TOM WEBER: His memoir, The Good Fight, picks up the story and says, quote, "When we reached my office, the walls were bare and a few boxes sat on the floor. It was all new, unknown, fun, and absolutely scary. I said, OK, what happens next?" So what are Mondale's plans for tomorrow's inauguration of President Trump?

WALTER FREDERICK MONDALE: I'll watch some of it, but you know, I'll be respectful.

TOM WEBER: That's Walter Mondale, 40 years ago tomorrow, he was sworn in as the nation's 42nd vice president. There's one other postscript to this story in terms of how it affected Minnesota politics. Mondale was a US Senator when he was elected and had to resign to become vice president. So in November 1976, just a few days after Carter and Mondale were elected, Minnesota Governor Wendell Anderson held this news conference to announce his plans for who he would appoint to that open Senate seat, himself.

WENDELL ANDERSON: When Senator Fritz Mondale assumes his duties as vice president of the United States, a vacancy will occur in one of our Minnesota seats in the Senate. It is my intention to represent the people of Minnesota in the United States Senate for the next two years.

[APPLAUSE]

I didn't realize they wanted us to leave that badly. It is my hope and my prayer that the quality of my work in the Senate will earn the support of the people of Minnesota for election to a full term in 1978.

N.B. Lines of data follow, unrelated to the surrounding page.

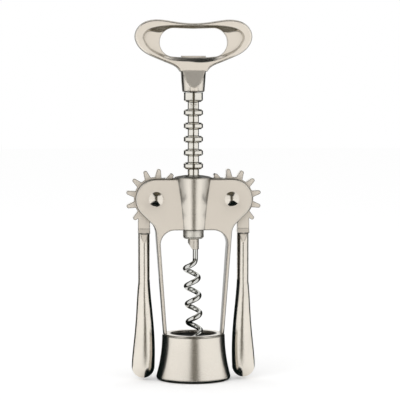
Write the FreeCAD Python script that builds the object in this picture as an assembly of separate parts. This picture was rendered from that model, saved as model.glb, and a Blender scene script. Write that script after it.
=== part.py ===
import FreeCAD, Part
import math
import os
from FreeCAD import Vector

# Wing corkscrew with a T-handle that doubles as a cap lifter.
# Millimetres. Origin at the centre of the bell's bottom rim, +Z up, width along X, front towards -Y.
# A RISE is a height above the named place below it, a DROP a height below the pivots.

# Bell that stands on the bottle
BELL_HEIGHT = 24.3
BELL_TOP_R = 16.5
BELL_WAIST_R = 17.35
BELL_WAIST_Z = 12.2
BELL_FOOT_R = 19.5
BELL_FOOT_Z = 1.9
BELL_FOOT_ROUND = 1.5
BELL_RIM_BEVEL = 0.8
BELL_FLANGE = 1.8
BELL_MOUTH_R = 12.1
BOTTLE_BORE_R = 15.1
BOTTLE_STOP_Z = 17.0
LEAD_IN_R = 16.6
LEAD_IN_DEPTH = 4.0
LINER_SEAT_STEP = 0.3
LINER_RECESS = 0.3
LINER_MOUTH_R = 10.8
LINER_LIP = 1.5

# Frame: two half shells that meet on the middle plane
PIVOT_Z = 95.15
FRAME_HALF_DEPTH = 6.0
PLATE_THICKNESS = 2.0
ARCH_DROP = 16.25
ARCH_WEB = 2.2
ARCH_WEB_HALF_WIDTH = 10.6
ARCH_FILLET = 7.5
CAVITY_GAP = 0.9
EAR_R = 10.8
EAR_LEAN = 46.0
EAR_FILLET = 8.0
OUTER_ROUND = 1.0
INNER_ROUND = 0.35
LEG_THICKNESS = 1.9
LEG_TOP_X = 19.4
LEG_TOP_DROP = 24.15
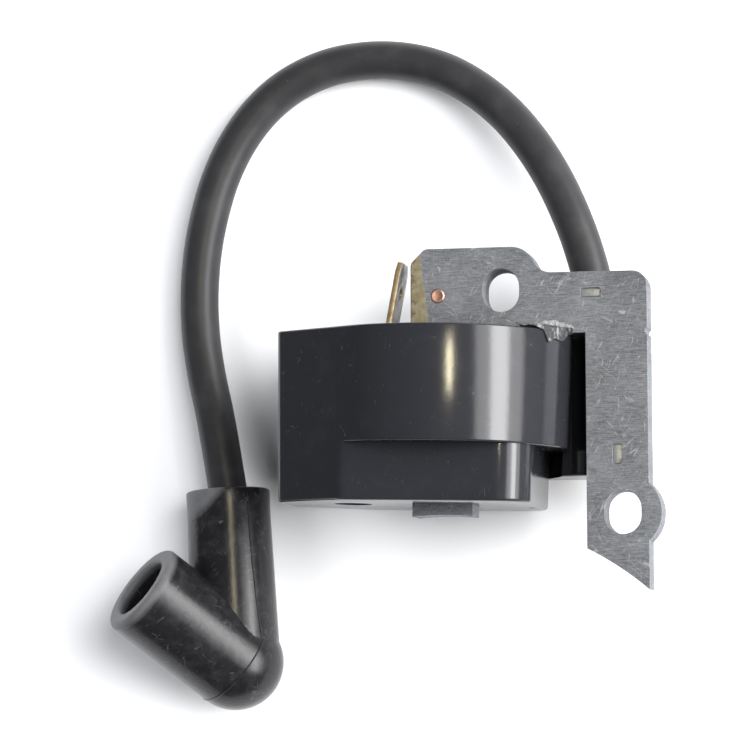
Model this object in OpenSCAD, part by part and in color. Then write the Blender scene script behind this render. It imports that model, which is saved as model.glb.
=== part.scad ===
// Ignition coil for a small two-stroke engine: a laminated steel core with two
// mounting slots, a potted coil housing with its windings and electronics, a
// high-tension lead and a swivelling spark plug boot. Millimetres, +Z up.
// The origin is under the middle of the coil, on the surface that it lies on.
// Most pieces are drawn about the core leg: X across the legs, Y along them
// from the underside of the crossbar, Z from the middle of the core. The
// module on_core() moves such a drawing into the part's own frame.

/* [Core] */
// Thickness of the lamination stack
core_t = 6.0; // [5.8:0.1:6.2]
// Width of the leg that passes through the windings
leg_w = 8.7; // [8.5:0.1:8.8]
// Inner edge of the free leg, from the core leg's axis
free_leg_in = 20.6; // [20.5:0.1:21]
// Outer edge of the free leg, from the core leg's axis
free_leg_out = 29.4; // [29.2:0.1:29.6]
// Height of the crossbar at the free leg
bar_h = 8.7; // [8.4:0.1:9]
// Height of the crossbar's lobe around the upper slot
lobe_h = 12.5; // [12:0.1:13]
// Lowest point of the free leg, below the crossbar
free_leg_len = 36.5; // [36:0.1:37]
// Radius of the flywheel that the two pole faces follow
flywheel_r = 45; // [44:0.5:47]
// Width of each mounting slot
slot_w = 5.2; // [5:0.1:5.4]
// Length of each mounting slot, along the legs
slot_l = 6.2; // [6:0.1:6.6]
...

TOM WEBER: You might know this story by now, the voters did not do that. Democrats who had held the governorship in both US Senate seats lost all three seats to Republicans in an election that some columnists hyperbolically called the Minnesota massacre. Republicans called it a big win, something they would experience again two years later when Ronald Reagan and George Bush swept into the White House and turned away Carter and Mondale.

[MUSIC PLAYING]

That's Walter Mondale reflecting on 40 years, 40 years tomorrow. Tomorrow is inauguration day, and you won't hear this show during the 11 o'clock hour because the 11 o'clock hour in Washington will be noon. And according to the Constitution, that's when the new president will be taking office. Live coverage from NPR all morning tomorrow of the inauguration.